◆ **Problem to solve**: Copy down all of the data underneath, exactly as shown.

◆ **Given data**:
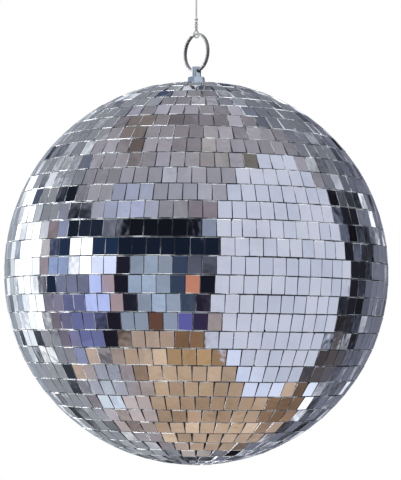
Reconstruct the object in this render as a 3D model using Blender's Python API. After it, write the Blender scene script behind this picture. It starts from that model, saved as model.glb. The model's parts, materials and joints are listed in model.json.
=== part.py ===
"""A mirror ball hung from a nylon line by a split ring and a cross-drilled pin.

Metres, +Z up. The origin is the inside top of the line's upper loop, where a hook carries the ball.
Heights in this file count from the ball's centre, and the pivots at the end put them in the frame.
"""

import math

import bmesh
import bpy
from mathutils import Vector

# Gap that neighbouring pieces keep, and the sides of round pieces
CLEARANCE = 0.0003
BALL_SIDES = 32
ROUND_SIDES = 24
KNOT_SIDES = 16

# Ball
BALL_DIAMETER = 0.200           # over the mirror faces at the equator
STRIP_COUNT = 33                # equal steps of latitude between the two pole openings
MIRROR_THICKNESS = 0.0018
CROWN_START = math.radians(70)  # above this latitude the ball flattens towards its hanger
CROWN_DROP = 0.0015             # how far the flattening would lower the pole
CORE_WALL = 0.0022
CORE_OUTER_STEPS = 9
CORE_INNER_STEPS = 6
LAP_HEIGHT = 0.004              # tongue of the lower half inside the upper one
BOTTOM_MIRROR_RISE = 0.0001     # of the bottom mirror's face above the sphere's lowest point
GLUE_GAP = 0.0004               # between the mirrors' backs and the core

# Hanger, M5
PIN_DIAMETER = 0.005
PIN_CHAMFER = 0.0003
PIN_TAIL = 0.0065               # below the inner nut
HOLE_PLAY = 0.00027             # between the ring's wire and the wall of its cross hole
HOLE_LAND = 0.0007              # pin left above the cross hole
PIN_NECK = 0.00175              # between the top nut and the cross hole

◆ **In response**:
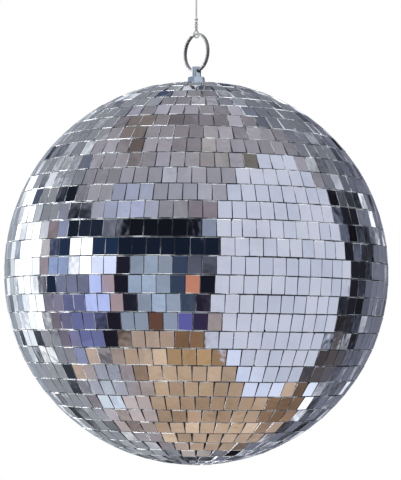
Reconstruct the object in this render as a 3D model using Blender's Python API. After it, write the Blender scene script behind this picture. It starts from that model, saved as model.glb. The model's parts, materials and joints are listed in model.json.
=== part.py ===
"""A mirror ball hung from a nylon line by a split ring and a cross-drilled pin.

Metres, +Z up. The origin is the inside top of the line's upper loop, where a hook carries the ball.
Heights in this file count from the ball's centre, and the pivots at the end put them in the frame.
"""

import math

import bmesh
import bpy
from mathutils import Vector

# Gap that neighbouring pieces keep, and the sides of round pieces
CLEARANCE = 0.0003
BALL_SIDES = 32
ROUND_SIDES = 24
KNOT_SIDES = 16

# Ball
BALL_DIAMETER = 0.200           # over the mirror faces at the equator
STRIP_COUNT = 33                # equal steps of latitude between the two pole openings
MIRROR_THICKNESS = 0.0018
CROWN_START = math.radians(70)  # above this latitude the ball flattens towards its hanger
CROWN_DROP = 0.0015             # how far the flattening would lower the pole
CORE_WALL = 0.0022
CORE_OUTER_STEPS = 9
CORE_INNER_STEPS = 6
LAP_HEIGHT = 0.004              # tongue of the lower half inside the upper one
BOTTOM_MIRROR_RISE = 0.0001     # of the bottom mirror's face above the sphere's lowest point
GLUE_GAP = 0.0004               # between the mirrors' backs and the core

# Hanger, M5
PIN_DIAMETER = 0.005
PIN_CHAMFER = 0.0003
PIN_TAIL = 0.0065               # below the inner nut
HOLE_PLAY = 0.00027             # between the ring's wire and the wall of its cross hole
HOLE_LAND = 0.0007              # pin left above the cross hole
PIN_NECK = 0.00175              # between the top nut and the cross hole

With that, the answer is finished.